Dr. G. Manimaran is an Assistant Professor in the Department
of Electrical and Computer Engineering at Iowa State University,
since January 1999. He received his Ph.D degree in Computer
Science and Engineering from IIT Madras, India, in 1998. His
research expertise are in the areas of Trusted Internet encompassing
QoS, infrastructure security, reliability focusing on routing,
multicasting, and DDoS issues; and resource management in real-time
systems. He has co-authored over 90 peer-reviewed research
papers in international journals and conferences/workshops,
of which two conference/workshop papers received the best paper
awards. He is a co-author of the text Resource management
in real-time systems and networks, MIT Press, 2001. He
has served as guest co-editor for for the IEEE Network special
issue on Multicasting: An enabling technology, Jan/Feb
2003, Journal of High Speed Networks special issue on Trusted
Internet, 2004, Journal of Systems and Software special
issue on Parallel and Distributed Real-Time Systems,
2004. He is a founding co-chair of the Trusted Internet Workshop
held in conjunction with HiPC. He has served as a member of
technical program committee and session chair in several IEEE
conferences. He is a member of the IEEE, IEEE Computer and
Communication Societies, and ACM. http://www.ee.iastate.edu/~
gmani.
TCSEQ ROOM 103
TRACK
3: Tutorial 4 (Full Day)
High-Speed networking: A Systematic Approach to High Bandwith Low-Latency
Communications
Dr. J. Sterbenz
ABSTRACT: This tutorial presents a comprehensive introduction to all aspects
of high-speed networking, based on the book High-Speed Networking: A
Systematic Approach to High-Bandwidth Low-Latency Communication, James P.G. Sterbenz
and Joseph D. Touch, John Wiley, 2001. The target audience includes computer
scientists and engineers who may have expertise in a narrow aspect of high-speed
networking (such as switch design), but want to gain a broader understanding
of all aspects of high-speed networking and the impact that their designs
have on overall network performance. This tutorial is not about any particular
protocols and standards, but is rather a systemic and systematic approach
to the principles that guide the research and design of high-speed networks,
protocols, and applications.
The network is a complex system of systems, and high-speed networking does
not result from the design of individual components or protocols in isolation.

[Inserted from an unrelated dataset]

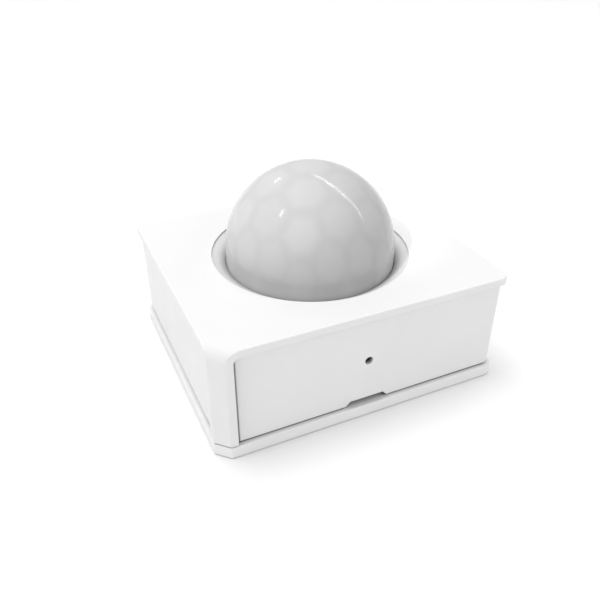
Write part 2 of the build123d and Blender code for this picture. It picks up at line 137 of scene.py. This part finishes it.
class Finish:
    """One procedural material: a principled shader and the nodes that feed it."""

    def __init__(self, name, **sockets):
        self.material = bpy.data.materials.new(name)
        self.material.use_nodes = True
        self.tree = self.material.node_tree
        self.shader = self.tree.nodes["Principled BSDF"]
        for socket, value in sockets.items():
            self.shader.inputs[socket.replace("_", " ")].default_value = value
        coordinates = self.tree.nodes.new("ShaderNodeTexCoord")
        self.place = self.node("ShaderNodeMapping", Vector=coordinates.outputs["Object"])
        self.place.inputs["Scale"].default_value = (1 / MM, 1 / MM, 1 / MM)

    def node(self, kind, settings=None, **inputs):
        """A node with its settings, and its inputs linked or set."""
        made = self.tree.nodes.new(kind)
        for name, value in (settings or {}).items():
            setattr(made, name, value)
        for name, value in inputs.items():
            socket = made.inputs[name.replace("_", " ")]
            if isinstance(value, bpy.types.NodeSocket):
                self.tree.links.new(value, socket)
            else:
                socket.default_value = value
        return made

    def feed(self, socket, value):
        """Links a node's output to a socket of the shader."""
        self.tree.links.new(value, self.shader.inputs[socket])

    def stretched(self, scale):
        """Coordinates in millimetres, scaled by axis."""
        made = self.node("ShaderNodeMapping", Vector=self.place.outputs[0])
        made.inputs["Scale"].default_value = scale
        return made.outputs[0]

    def noise(self, scale, detail=3.0, vector=None, distortion=0.0):
        """Noise whose features are 1 / scale millimetres apart."""
        made = self.node(
            "ShaderNodeTexNoise",
            Vector=vector or self.place.outputs[0],
            Scale=scale,
            Detail=detail,
            Distortion=distortion,
        )
        return made.outputs["Fac"]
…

Thus, this tutorial presents a systemic approach to high-speed networks,
where the goal is to provide high bandwidth and low latency to distributed
applications, and to deal with the high bandwidth-x-delay product that
results from high-speed networking over long distances. A set of fundamental
axioms is presented (Know the past present and future, Application primacy,
High-performance paths, Limiting constraints, and Systemic optimisation),
followed by the major topics:
* Network architecture and topology
* Network control and signalling
* Communication links
* Switches and routers
* End systems
* End-to-end protocols
* Networked applications
A set of design principles are defined and applied to each of the topics:
1. Selective optimisation
2. Resource tradeoffs
3. End-to-end arguments
4. Protocol layering
5. State management
6. Control mechanism latency
7. Distributed data
8. Protocol data unit structure
A set of design techniques (scaling time and space, masking the speed of
light, specialised hardware implementation, parallelism and pipelining,
data structure optimisation, cut-through and remapping) are introduced
and applied as appropriate.
Dr. James P.G. Sterbenz is a Visiting Research Scientist in the Computer
Networks Research Group at the University of Massachusetts, Amherst ,
and a Visiting Professor in Computing at Lancaster University, UK. He
has been PI for several DARPA and NASA funded research programs in
the
areas of survivable, disruption-tolerant, mobile, wireless, and active
networking, and TCP and Web performance. He has previously held senior
research staff and management positions at BBN Technologies, GTE Laboratories,
and IBM, and holds a D.Sc. in Computer Science from Washington University
in St. Louis. He is program co-chair for IEEE Hot Interconnects 2004,
and was program co-chair of IWAN 2003, 2002, and PfHSN'99. He is past
chair
of the IEEE Communications Society Technical Committee on Gigabit Networking,
chair of the IFIP Protocols for High Speed Networks Steering Committee,
member of the IFIP Active Networks steering committee, senior member
of the IEEE, member of the ACM, IEE (UK), IEICE (Japan), the Internet
Society
Interplanetary Special Interest Group, and on the editorial board of
IEEE Network. He is author of the book High-Speed Networking: A Systematic
Approach to High-Bandwidth Low-Latency Communication.